Personal information
- Born: November 28, 1996 (age 29) Montevideo, Uruguay
- Listed height: 6 ft 7 in (2.01 m)
- Listed weight: 224 lb (102 kg)

Career history
- 2015–2018: Hapoel Kfar Saba
- 2018–2020: Maccabi Ra'anana
- 2020–2021: Hapoel Holon
- 2021: Ironi Nes Ziona

Career highlights
- FIBA Europe Cup champion (2021);

= Uriel Trocki =

Uruguayan-Israeli basketball player

Uriel Trocki (אוריאל טרוצקי; November 28, 1996) is a Uruguayan-Israeli basketball player who last played for Ironi Nes Ziona of the Israeli Basketball Premier League. He plays the forward and center positions.

==Biography==
Trocki was born in Montevideo, Uruguay. He is Jewish, and was bar mitzvah in 2010. When he was 13 years old, he and his family immigrated to Israel. His hometown is Kfar Saba, Israel. He is 6 ft 7 in tall, and weighs 224 lb.

==Professional career==
He played for Hapoel Kfar Saba. Trocki played from 2018 to 2020 for Maccabi Raanana. In 2019-20 he averaged 10.4 points, 6.5 rebounds, and 1.6 assists per game.

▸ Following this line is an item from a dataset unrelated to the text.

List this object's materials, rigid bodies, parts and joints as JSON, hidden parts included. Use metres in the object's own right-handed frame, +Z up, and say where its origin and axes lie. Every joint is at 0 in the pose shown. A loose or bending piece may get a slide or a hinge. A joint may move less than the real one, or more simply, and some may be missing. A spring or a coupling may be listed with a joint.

In June 2020 Hapoel Holon of the Israeli Basketball Premier League signed Trocki.

On January 1, 2021, he has signed with Ironi Nes Ziona of the Israeli Basketball Premier League.

== National team career ==
Trocki played for the Uruguay national basketball team at the 2019 Pan American Games in Peru.